I “met” Barbara Dodge Borland through her husband, the nature writer Hal Borland, who I found while searching for quotes for the gardening podcast, The Gardenangelists, that I record with Dee Nash. We kept finding great quotes by Hal Borland. Those quotes led me to read his book, This Hill, This Valley, in which he described Barbara’s tricks for growing lettuce.
I wrote a blog post about those lettuce-growing tricks and tips a few years ago, and actually tried them last year, even searching out the varieties of lettuce he said she grew.1
I didn’t think much more about Barbara Dodge Borland until this summer when I discovered that she didn’t just grow great lettuce for her husband to brag about and write about, she also wrote about it herself.
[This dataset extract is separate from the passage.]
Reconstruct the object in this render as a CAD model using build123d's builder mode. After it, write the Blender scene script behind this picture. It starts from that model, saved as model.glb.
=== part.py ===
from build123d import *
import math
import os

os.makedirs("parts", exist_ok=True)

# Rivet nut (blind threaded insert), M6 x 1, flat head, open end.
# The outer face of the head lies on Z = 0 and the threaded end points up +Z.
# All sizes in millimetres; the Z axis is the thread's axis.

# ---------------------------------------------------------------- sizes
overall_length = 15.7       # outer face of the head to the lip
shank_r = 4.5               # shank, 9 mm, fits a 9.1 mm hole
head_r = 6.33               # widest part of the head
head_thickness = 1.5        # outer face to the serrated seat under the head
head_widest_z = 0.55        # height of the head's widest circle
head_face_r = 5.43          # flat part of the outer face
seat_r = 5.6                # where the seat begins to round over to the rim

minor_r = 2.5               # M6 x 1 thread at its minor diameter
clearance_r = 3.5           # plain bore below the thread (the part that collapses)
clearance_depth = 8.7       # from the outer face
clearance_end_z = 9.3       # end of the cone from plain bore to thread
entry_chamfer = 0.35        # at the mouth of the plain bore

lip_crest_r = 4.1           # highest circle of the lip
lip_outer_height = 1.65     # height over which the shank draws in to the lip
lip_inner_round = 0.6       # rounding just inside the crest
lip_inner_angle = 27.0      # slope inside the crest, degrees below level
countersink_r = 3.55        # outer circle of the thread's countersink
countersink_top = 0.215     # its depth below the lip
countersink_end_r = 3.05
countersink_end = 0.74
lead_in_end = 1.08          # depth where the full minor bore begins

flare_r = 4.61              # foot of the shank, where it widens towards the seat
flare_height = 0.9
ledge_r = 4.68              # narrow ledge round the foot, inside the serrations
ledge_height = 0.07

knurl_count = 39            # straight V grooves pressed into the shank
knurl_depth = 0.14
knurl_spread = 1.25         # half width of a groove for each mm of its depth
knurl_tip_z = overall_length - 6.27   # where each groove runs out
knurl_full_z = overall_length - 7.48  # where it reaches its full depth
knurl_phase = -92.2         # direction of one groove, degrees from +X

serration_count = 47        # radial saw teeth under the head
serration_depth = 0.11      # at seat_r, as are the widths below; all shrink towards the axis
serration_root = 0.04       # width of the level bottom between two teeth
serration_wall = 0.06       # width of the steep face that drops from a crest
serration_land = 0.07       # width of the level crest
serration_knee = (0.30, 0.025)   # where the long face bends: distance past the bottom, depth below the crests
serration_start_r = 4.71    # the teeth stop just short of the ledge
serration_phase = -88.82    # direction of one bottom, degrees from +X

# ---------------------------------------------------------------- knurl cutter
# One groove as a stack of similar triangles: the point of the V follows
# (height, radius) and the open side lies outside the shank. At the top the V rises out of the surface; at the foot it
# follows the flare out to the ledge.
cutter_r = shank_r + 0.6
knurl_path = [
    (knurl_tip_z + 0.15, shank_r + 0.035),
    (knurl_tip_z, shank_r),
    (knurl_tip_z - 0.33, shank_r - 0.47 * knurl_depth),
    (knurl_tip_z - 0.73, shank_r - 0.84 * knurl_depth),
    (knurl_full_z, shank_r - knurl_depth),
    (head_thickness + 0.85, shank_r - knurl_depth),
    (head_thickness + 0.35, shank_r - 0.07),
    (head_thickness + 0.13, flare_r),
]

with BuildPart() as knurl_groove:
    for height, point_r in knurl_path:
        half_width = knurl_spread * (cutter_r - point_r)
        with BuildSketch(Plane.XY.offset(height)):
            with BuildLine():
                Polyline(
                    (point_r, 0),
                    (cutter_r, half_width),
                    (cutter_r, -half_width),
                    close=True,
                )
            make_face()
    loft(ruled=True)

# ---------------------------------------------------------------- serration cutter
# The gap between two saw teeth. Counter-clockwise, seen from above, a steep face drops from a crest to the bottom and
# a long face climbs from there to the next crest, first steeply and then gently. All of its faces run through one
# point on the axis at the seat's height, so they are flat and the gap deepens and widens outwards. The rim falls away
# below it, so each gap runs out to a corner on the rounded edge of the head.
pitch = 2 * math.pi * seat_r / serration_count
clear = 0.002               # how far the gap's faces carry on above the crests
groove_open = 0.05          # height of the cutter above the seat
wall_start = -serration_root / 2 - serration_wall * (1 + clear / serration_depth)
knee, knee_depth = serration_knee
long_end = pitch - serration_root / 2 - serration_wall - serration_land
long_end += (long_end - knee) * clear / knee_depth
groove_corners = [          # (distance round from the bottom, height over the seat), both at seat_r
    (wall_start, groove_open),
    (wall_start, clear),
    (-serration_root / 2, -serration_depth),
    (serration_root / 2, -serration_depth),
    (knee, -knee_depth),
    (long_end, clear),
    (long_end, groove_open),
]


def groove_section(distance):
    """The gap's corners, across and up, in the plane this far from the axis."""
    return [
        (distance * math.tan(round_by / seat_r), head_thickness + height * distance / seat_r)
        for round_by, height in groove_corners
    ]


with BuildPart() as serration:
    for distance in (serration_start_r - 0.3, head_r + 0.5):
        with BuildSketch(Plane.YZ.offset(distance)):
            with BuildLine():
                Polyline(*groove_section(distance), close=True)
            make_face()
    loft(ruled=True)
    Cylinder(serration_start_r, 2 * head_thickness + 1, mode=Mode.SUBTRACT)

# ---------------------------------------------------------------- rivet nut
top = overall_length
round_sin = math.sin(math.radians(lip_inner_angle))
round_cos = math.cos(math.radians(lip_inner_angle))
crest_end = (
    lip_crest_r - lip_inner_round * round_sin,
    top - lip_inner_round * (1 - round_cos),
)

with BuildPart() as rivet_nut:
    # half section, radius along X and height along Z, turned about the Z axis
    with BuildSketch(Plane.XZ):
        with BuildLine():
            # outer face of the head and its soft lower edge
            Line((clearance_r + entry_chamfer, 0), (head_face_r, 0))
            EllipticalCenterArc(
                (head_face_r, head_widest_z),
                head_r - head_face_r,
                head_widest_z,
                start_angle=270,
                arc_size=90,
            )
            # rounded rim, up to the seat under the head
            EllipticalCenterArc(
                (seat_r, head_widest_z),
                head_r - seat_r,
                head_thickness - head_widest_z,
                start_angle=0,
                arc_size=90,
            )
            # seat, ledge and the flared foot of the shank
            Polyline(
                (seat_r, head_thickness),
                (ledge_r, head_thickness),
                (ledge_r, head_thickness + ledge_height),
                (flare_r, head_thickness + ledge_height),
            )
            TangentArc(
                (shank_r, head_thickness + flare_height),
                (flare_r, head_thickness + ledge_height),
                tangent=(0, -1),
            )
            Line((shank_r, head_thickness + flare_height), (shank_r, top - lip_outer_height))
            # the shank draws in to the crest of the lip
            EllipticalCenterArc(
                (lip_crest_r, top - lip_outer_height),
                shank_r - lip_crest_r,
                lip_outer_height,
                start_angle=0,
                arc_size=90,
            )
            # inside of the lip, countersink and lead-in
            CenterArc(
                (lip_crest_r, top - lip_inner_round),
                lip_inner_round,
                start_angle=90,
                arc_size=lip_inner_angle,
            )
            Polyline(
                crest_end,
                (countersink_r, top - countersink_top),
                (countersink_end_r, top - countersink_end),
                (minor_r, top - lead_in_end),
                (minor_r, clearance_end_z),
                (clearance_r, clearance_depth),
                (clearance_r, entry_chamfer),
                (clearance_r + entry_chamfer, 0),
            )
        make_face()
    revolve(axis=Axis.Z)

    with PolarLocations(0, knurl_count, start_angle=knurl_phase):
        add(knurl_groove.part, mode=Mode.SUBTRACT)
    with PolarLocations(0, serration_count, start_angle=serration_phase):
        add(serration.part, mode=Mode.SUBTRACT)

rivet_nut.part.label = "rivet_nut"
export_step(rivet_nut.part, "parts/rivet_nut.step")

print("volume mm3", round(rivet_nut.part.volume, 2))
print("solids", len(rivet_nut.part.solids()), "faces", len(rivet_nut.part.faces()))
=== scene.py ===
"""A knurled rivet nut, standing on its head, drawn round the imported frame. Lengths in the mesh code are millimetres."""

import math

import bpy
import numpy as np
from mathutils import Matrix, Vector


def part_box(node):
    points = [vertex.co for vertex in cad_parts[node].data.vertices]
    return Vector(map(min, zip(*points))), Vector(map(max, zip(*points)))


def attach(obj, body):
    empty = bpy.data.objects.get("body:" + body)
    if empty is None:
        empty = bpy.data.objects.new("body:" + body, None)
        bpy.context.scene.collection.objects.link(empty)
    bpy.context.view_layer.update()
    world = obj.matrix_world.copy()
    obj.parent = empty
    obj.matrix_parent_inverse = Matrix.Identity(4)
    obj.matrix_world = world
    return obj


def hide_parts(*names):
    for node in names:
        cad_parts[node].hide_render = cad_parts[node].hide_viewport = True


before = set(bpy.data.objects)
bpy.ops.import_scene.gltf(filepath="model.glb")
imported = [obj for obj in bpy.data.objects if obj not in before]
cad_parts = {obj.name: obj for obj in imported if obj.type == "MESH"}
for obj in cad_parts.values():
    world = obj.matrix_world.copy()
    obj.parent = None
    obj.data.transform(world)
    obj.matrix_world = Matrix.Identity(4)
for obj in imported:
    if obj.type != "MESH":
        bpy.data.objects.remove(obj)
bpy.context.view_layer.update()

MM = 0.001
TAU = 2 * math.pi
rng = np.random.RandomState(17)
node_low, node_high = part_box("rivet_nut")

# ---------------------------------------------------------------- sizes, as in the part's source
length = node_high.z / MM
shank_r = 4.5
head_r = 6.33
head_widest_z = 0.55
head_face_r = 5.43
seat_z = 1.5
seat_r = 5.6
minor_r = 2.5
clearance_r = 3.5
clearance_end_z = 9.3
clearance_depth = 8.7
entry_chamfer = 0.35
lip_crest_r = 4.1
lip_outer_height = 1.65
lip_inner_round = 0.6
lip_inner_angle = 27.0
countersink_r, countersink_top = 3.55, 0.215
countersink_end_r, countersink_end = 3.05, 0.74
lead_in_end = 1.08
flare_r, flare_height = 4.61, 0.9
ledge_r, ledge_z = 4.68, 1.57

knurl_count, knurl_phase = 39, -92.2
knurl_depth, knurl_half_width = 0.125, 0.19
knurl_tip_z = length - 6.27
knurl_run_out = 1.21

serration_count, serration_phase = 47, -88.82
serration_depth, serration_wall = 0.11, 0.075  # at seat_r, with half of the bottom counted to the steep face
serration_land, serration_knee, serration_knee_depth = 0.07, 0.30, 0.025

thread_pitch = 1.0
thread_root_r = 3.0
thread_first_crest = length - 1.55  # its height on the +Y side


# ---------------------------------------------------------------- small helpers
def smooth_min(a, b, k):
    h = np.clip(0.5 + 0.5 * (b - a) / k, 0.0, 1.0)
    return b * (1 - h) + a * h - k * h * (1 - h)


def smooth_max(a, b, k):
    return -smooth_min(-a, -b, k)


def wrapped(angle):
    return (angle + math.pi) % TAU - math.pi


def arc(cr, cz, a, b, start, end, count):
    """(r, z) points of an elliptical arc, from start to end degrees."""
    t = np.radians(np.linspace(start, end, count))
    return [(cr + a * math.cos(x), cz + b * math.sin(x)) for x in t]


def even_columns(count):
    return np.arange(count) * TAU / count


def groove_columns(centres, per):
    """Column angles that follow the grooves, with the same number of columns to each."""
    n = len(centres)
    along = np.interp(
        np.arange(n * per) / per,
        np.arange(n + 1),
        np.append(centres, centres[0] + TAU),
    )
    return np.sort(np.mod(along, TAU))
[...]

She’s a Lost Lady of Garden Writing!
Her Biography
On the biography on the back leaf of her gardening book, This is the Way My Garden Grows, And Comes Into the Kitchen, it simply states:
“Barbara Dodge Borland, wife of the late Hal Borland, lives in Salisbury, Connecticut. Because of her somewhat unconventional methods of gardening, she has been called The Wayward Gardener, and once wrote a column under that name.”
I found more information about Barbara in her obituary published in The Berkshire Eagle (Pittsfield, Massachusetts).
Barbara was born in Waterbury, Connecticut on March 15, 1903 to Harry A. and Grace Cross Dodge. She attended St. Margaret’s School in Waterbury and went to Oberlin College in Ohio. During the 1930s she was a freelance editor and writing consultant in New York City where she also conducted fiction writing workshops.
She married Hal Borland in 1945. He was a widower at the time. In 1952, they moved to Salisbury, Connecticut where they lived on a 110-acre farm “on Weatogue Road beside the Housatonic River.” According to her obituary, for over three decades she was a co-author with her husband of novellas, short stories, and periodical articles.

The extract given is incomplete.